O dönemde Kıbrıs İşlerinden sorumlu Devlet Bakanımız, Başbakan Süleyman Demirel'in talimatı doğrultusunda kendisiyle bir görüşme gerçekleştirmişti. Ben de o vesile ile tanışmıştım. Çok nezaketli ve zeki bir insandı. Tanışıklığımız daha sonra da devam etti ve bir kaç defa görüştük. O yıllarda KKTC vatandaşlığı alınması adeta bir cazibe merkeziydi. Birçok yurttaşımızın vatandaşlık almasına vesile olmuştum. Ancak, nedense kendime vatandaşlık almak içimden gelmemişti. Bir görüşmemizde Asil Nadir, sen de vatandaşlık al, zararı olmaz demişti. Yine de içimden gelmedi.
Bilindiği gibi, Rauf Denktaş’a Annan Planı çerçevesinde yapılan ihanetten sonra, KKTC de her şey bozulmaya başladı. Offshore Bankacılığı ile kara para aklamaktan tutun da, kumar turizmi ve uyuşturucu kaçakçılığına kadar her türlü çıkar ilişkileri yaygınlaştı. Türkiye de hareket alanı bulamayan kirli parasal işler Kıbrıs’daki halının altına süpürüldü. Böyle bir ortamda güvenlik görevlisi olarak hayatını kazanan Halil Falyalı, çok büyük bir parasal gücün sahibi oldu. Siyasete finansman sağlayarak, siyaset-mafya dayanışması çerçevesinde kontrol edilmesi zor olan bir güç haline geldi. Kurumsallaşan kara para KKTC’yi tutsak aldı. Devlet, mafya baronunun cenazesinde tam kadro yer aldı. Bundan sonra KKTC çözümün değil, çözümsüzlüğün adresi olmuştur.

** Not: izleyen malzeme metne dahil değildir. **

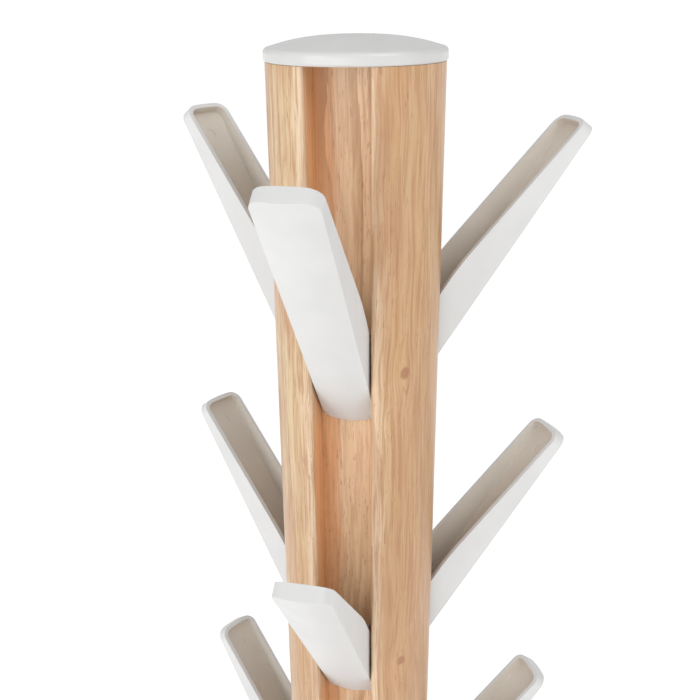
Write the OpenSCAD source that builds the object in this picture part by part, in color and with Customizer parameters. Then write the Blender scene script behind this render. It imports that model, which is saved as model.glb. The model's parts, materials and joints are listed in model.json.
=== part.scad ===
// Free-standing coat stand. Nine moulded hooks fold flush into three flutes of a round wooden post.
// Z = 0 is the floor, the post stands on the Z axis, and the front flute faces -Y.
// A hook is drawn in its own frame: X outward from the post, Y across the flute, Z up, pivot at 0.

/* [Post] */
// Diameter of the round post
post_d = 80; // [76:0.5:100]
// Length of the lower section, and of the middle one
section_len = 551; // [300:1:700]
// Plain length of the upper section below its hooks
below_hooks = 48.8; // [45:0.1:150]
// Width of a flute
flute_w = 28; // [24:0.1:34]
// Depth of a flute below the round surface
flute_depth = 21.5; // [20.5:0.1:24]
// Radius on the mouth edges of a flute
mouth_r = 1.6; // [1:0.1:3.5]

/* [Hooks] */
// Length of a hook from its tail to its tip
hook_len = 164.6; // [130:0.1:200]
// Length of the tail below the pivot
tail_len = 29; // [27:0.1:33]
// Depth of the pivot below the round surface
pivot_depth = 10.1; // [8.4:0.1:11]
// Tilt of a fully open hook from the upright
open_angle = 38; // [30:0.5:39]
// Tilts of the front hooks as drawn, from the top one down
front_tilts = [38, 36, 36]; // [0:0.5:39]
// Tilts of the right hooks as drawn
right_tilts = [36, 36, 37]; // [0:0.5:39]
// Tilts of the left hooks as drawn
left_tilts = [34, 36.5, 36]; // [0:0.5:39]
// Thickness of the moulded walls
hook_wall = 2.3; // [1.9:0.1:2.8]
// Depth of the side walls at the tip
tip_depth = 7.8; // [6.5:0.1:12]
// Height above the pivot at which the side walls start to taper
shoulder_h = 44.7; // [30:0.1:60]
// Corner radius at the tip
tip_corner_r = 6.5; // [4:0.1:8]
// Radius of the slightly rounded end of the tip
tip_end_r = 80; // [40:1:150]
// Corner radius at the tail
tail_corner_r = 6; // [3:0.1:8]
// Gap between a hook and each side wall of its flute
side_gap = 1; // [0.5:0.1:1.6]
// Gap between a folded hook and the flute floor
rim_gap = 1; // [0.5:0.1:2]
// Gap between an open hook's heel and the flute floor
heel_gap = 0.3; // [0.3:0.1:0.8]
// Gap between folded hooks of one flute
end_gap = 2.8; // [1.5:0.1:5]
// Gap between the cap and a folded top hook
top_gap = 2; // [1.5:0.1:5]

/* [Hinges] */
// Diameter of the pivot pin
pin_d = 4; // [3:0.1:4.8]
// Distance of each pin end from the side of its hook
pin_inset = 0.2; // [0.1:0.1:0.5]
// Radial running clearance of the pin in its bracket
pin_gap = 0.05; // [0.02:0.01:0.1]
// Gap between the bracket and the hook around it
bracket_gap = 0.4; // [0.3:0.1:0.8]
// Thickness of the bracket's base
bracket_t = 2.5; // [2:0.1:3]
// Length of the bracket along the flute
bracket_len = 32; // [29:0.5:34]
// Thickness of each ear of the bracket
ear_t = 4.5; // [3:0.1:6]
// Width of the slot that the pin snaps in through
snap_w = 3.5; // [3:0.1:3.8]
// Diameter of a bracket screw's shank
screw_d = 3.5; // [3:0.1:4.2]
// Length of a bracket screw
screw_len = 16; // [12:0.5:18]
// Distance between the two screws of a bracket
screw_pitch = 23; // [21:0.5:24]

/* [Base] */
// Diameter of the base plate
base_d = 400; // [330:1:480]
// Height of the base plate's top above the floor
base_top = 25; // [23:0.5:40]
// Height of the base plate's upright edge
edge_h = 6; // [4:0.5:9]
// Thickness of the domed shell
shell_t = 5; // [4:0.5:7]
// Width of the heavy ring under the edge
ring_w = 30; // [26:0.5:45]
// Radius of the boss under the post
boss_r = 52; // [48:0.5:65]
// Diameter of a foot
foot_d = 18; // [12:0.5:22]
// Height of a foot below the plate
foot_h = 3; // [2:0.5:5]
// Depth of a foot's pocket in the plate
foot_pocket = 1; // [0.5:0.1:1.5]
// Number of feet
foot_count = 6; // [4:1:8]

/* [Cap] */
// Overhang of the cap past the post
cap_overhang = 0.7; // [0.3:0.1:2]
// Height of the cap's upright rim
cap_rim_h = 6; // [4.5:0.1:8]
// Radius of the shoulder between the rim and the dome
cap_shoulder_r = 2.4; // [1:0.1:3]
// Rise of the cap's dome above its rim
dome_h = 4.8; // [3:0.1:9]
// Fullness of the dome, where 2 is a plain parabola and more is flatter on top
dome_fullness = 2.6; // [2:0.1:4]
// Thickness of the spigot's floor under the screw head
spigot_floor = 4; // [3.5:0.1:5]
// Diameter of the spigot under the cap
spigot_d = 27; // [22:0.5:32]
// Length of the spigot
spigot_len = 9; // [6:0.5:14]
// Diameter of the crown plug
plug_d = 16; // [13:0.5:20]
// Thickness of the crown plug
plug_t = 1.8; // [1.2:0.1:2.4]

/* [Fasteners] */
// Diameter of the studs and of the base bolt
stud_d = 10; // [8:0.5:12]
// Length of a stud
stud_len = 60; // [50:1:70]
// Outer diameter of a threaded insert
insert_d = 16; // [14:0.5:19]
// Length of a threaded insert
insert_len = 20; // [16:0.5:24]
// Depth of an insert below the end of its section
insert_inset = 0.5; // [0.2:0.1:2]
// Diameter of a locating dowel
dowel_d = 8; // [6:0.5:10]
// Length of a locating dowel
dowel_len = 40; // [30:1:50]
// Diameter of a base pin
base_pin_d = 6; // [5:0.5:8]
// Length of a base pin
base_pin_len = 24; // [20:1:28]
// Diameter of the washer under the bolt head
washer_d = 34; // [28:0.5:40]
// Thickness of that washer
washer_t = 2.5; // [1.5:0.1:3.5]
// Diameter of the bolt head
bolt_head_d = 16; // [15:0.5:19]
// Height of the bolt head
bolt_head_h = 7; // [6:0.5:8]
// Diameter of the cap screw's shank
cap_screw_d = 5; // [4:0.1:6]
// Length of the cap screw
cap_screw_len = 45; // [35:1:60]
// Height of the bolt's seat below the top of the base plate
bolt_seat = 10; // [8:0.5:12]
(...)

Rahmetli Asil Nadir geleceği gören bir iş adamıydı. KKTC istese de, istemese de Türkiye buradan elini çekmemelidir diyordu. Kıbrıs Doğu Akdeniz'de uzanan bir uçak gemisidir. Burada kurulacak askeri üslerle, Ortadoğu da avantaj elde etmek mümkündür diyordu. İsrail kökenli iş adamlarının KKTC'den toprak satın almasından çok rahatsız oluyordu. Bunlar bizi Filistin gibi yapacaklar diye endişe ediyordu. ABD, Afgan kökenlilerden, Güney Kıbrıs da bir ordu kurdu, bir gün gelecek KKTC'yi işgal edecekler diyordu. Sonuç olarak öngörüleri gerçekleşme aşamasına gelmiştir.
Asil Nadir, KKTC'nin Vehbi Koç veya Sabancı'sı gibiydi. Çeşitli sektörlerde yapmış olduğu yatırımlarla, zor dönemde ülkesine çok katkı sağlamıştır. Vefatı iş dünyası için büyük bir kayıp olmuştur. Lapta Köyü'nde misafiri olup, kahvesini içmek benim için bir anı olarak kalmıştır. Vefatını duyduğum zaman gerçekten üzüldüm. Tüm sevenlerine sabır ve baş sağlığı diliyorum. Allah rahmet eylesin, mekânı cennet olsun.